_Your task_
Copy each line of the records that holds the string "handed".

_Material for the task_
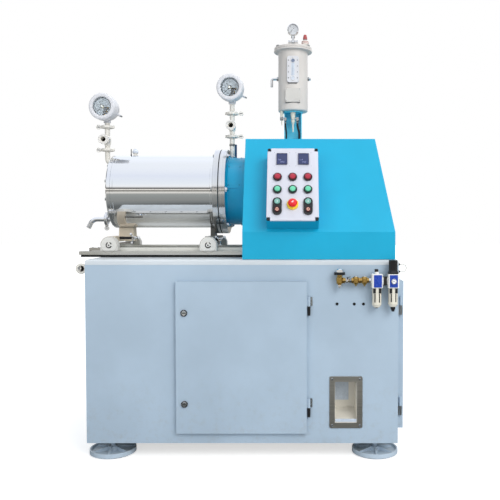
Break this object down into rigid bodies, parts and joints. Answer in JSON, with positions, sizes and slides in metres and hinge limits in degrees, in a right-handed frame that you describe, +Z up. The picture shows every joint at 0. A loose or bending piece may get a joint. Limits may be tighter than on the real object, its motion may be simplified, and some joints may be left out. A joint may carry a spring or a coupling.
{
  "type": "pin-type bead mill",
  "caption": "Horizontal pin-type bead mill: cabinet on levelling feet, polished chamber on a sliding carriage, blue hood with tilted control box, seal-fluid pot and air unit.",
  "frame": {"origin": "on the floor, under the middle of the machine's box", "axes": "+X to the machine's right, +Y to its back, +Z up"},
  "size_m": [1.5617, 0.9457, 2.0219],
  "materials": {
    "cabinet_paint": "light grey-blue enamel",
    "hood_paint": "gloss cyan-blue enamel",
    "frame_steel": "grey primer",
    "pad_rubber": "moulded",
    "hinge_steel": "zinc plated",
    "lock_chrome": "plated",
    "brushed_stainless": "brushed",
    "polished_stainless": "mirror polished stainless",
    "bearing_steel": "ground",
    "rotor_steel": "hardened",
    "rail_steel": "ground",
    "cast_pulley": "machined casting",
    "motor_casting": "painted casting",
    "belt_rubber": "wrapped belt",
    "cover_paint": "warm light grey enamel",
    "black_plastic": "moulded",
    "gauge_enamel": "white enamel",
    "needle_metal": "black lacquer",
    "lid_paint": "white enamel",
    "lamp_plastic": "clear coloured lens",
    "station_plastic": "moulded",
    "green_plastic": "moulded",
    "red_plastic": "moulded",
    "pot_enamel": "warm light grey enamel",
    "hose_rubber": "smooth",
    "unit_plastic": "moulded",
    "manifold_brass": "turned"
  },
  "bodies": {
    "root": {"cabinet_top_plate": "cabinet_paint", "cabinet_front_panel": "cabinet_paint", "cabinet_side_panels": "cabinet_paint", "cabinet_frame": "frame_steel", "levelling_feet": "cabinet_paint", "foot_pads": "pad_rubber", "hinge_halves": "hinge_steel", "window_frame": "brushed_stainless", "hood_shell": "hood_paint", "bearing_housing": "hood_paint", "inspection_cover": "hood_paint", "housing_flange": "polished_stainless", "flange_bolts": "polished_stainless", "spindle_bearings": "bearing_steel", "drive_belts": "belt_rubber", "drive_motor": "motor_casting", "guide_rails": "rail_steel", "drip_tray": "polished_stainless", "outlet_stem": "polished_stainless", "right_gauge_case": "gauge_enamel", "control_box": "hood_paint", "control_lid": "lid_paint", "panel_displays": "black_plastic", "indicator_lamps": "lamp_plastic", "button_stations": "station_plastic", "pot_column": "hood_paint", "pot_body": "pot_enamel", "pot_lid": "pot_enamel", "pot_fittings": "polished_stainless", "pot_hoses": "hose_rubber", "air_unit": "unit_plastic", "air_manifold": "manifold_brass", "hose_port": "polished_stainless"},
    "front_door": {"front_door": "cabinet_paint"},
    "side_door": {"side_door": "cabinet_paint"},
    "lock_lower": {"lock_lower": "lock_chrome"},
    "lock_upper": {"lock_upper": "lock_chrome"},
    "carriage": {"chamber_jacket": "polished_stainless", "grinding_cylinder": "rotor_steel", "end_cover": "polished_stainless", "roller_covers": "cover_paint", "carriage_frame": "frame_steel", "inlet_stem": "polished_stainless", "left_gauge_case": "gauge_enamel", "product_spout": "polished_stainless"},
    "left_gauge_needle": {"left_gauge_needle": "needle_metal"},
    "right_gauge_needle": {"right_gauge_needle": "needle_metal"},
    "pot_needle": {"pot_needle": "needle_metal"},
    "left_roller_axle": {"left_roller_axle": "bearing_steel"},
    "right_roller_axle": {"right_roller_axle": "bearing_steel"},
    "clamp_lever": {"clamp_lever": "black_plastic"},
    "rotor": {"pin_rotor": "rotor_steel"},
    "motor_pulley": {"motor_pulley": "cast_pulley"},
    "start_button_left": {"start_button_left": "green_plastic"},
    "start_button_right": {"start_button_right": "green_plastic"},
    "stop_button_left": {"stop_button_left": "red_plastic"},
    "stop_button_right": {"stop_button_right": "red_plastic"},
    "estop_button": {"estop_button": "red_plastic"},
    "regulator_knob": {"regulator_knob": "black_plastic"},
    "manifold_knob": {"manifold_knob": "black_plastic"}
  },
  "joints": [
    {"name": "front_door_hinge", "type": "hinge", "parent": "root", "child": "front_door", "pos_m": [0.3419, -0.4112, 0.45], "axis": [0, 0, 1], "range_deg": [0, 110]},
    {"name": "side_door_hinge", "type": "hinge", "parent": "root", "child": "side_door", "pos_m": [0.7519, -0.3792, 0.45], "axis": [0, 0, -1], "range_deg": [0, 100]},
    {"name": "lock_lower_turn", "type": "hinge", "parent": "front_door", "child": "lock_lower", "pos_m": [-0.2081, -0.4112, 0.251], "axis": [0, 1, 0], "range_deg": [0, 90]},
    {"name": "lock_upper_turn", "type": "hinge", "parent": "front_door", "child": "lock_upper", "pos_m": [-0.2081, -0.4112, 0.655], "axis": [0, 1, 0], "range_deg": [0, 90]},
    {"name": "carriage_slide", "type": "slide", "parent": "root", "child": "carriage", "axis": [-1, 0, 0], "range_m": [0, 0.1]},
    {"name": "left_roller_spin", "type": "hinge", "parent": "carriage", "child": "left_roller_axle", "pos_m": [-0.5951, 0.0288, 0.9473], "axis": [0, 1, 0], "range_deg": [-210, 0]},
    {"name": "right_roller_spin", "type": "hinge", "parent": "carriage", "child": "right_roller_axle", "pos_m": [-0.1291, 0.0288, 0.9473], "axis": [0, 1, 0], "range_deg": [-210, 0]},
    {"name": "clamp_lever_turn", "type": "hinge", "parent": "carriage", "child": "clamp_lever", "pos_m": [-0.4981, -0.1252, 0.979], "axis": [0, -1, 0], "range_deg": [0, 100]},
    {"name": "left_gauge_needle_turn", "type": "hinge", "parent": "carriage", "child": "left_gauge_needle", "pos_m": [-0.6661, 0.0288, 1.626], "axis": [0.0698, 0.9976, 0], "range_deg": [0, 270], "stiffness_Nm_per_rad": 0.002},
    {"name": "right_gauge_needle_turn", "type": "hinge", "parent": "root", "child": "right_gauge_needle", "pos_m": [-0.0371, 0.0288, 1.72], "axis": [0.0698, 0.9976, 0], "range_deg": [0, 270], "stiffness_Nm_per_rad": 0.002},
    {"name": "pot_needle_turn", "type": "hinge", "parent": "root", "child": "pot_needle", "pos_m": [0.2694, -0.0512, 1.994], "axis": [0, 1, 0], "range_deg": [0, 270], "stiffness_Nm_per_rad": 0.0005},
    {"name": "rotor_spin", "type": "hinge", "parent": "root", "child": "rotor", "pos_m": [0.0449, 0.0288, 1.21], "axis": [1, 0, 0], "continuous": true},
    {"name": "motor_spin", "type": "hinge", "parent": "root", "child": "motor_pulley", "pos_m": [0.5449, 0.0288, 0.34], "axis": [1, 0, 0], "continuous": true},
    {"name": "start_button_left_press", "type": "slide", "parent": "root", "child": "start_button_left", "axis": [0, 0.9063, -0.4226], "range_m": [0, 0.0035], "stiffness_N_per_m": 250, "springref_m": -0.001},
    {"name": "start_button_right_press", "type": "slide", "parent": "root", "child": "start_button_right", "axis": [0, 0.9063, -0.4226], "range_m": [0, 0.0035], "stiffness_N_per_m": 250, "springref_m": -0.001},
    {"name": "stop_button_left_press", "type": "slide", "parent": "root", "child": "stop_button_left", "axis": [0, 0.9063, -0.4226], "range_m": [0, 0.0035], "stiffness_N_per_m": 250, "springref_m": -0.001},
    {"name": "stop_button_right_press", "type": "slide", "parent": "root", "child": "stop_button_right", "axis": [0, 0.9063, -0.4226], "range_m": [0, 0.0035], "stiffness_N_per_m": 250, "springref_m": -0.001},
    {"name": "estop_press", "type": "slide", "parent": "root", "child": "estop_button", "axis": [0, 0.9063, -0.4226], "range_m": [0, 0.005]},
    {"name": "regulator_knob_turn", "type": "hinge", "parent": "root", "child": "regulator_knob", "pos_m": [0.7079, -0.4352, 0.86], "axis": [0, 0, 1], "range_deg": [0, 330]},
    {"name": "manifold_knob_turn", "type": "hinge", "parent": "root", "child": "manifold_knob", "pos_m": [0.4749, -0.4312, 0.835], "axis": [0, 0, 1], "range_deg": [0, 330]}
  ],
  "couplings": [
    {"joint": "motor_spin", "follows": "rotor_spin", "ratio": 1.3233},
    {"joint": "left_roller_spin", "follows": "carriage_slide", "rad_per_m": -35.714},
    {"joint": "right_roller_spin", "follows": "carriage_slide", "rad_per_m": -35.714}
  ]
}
---
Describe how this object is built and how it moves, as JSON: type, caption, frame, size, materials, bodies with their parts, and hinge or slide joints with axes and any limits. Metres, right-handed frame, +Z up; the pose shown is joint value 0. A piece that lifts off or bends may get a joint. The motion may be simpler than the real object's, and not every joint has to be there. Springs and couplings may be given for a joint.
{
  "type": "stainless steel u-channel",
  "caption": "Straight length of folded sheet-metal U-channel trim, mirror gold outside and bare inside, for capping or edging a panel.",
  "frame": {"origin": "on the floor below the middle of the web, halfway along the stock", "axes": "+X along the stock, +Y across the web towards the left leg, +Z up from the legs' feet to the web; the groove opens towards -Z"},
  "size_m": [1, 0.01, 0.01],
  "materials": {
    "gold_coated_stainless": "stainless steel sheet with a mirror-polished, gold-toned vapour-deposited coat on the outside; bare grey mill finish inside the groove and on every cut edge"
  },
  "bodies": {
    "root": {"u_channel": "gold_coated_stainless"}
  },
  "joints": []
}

_Answer for the task_
Break this object down into rigid bodies, parts and joints. Answer in JSON, with positions, sizes and slides in metres and hinge limits in degrees, in a right-handed frame that you describe, +Z up. The picture shows every joint at 0. A loose or bending piece may get a joint. Limits may be tighter than on the real object, its motion may be simplified, and some joints may be left out. A joint may carry a spring or a coupling.
Describe how this object is built and how it moves, as JSON: type, caption, frame, size, materials, bodies with their parts, and hinge or slide joints with axes and any limits. Metres, right-handed frame, +Z up; the pose shown is joint value 0. A piece that lifts off or bends may get a joint. The motion may be simpler than the real object's, and not every joint has to be there. Springs and couplings may be given for a joint.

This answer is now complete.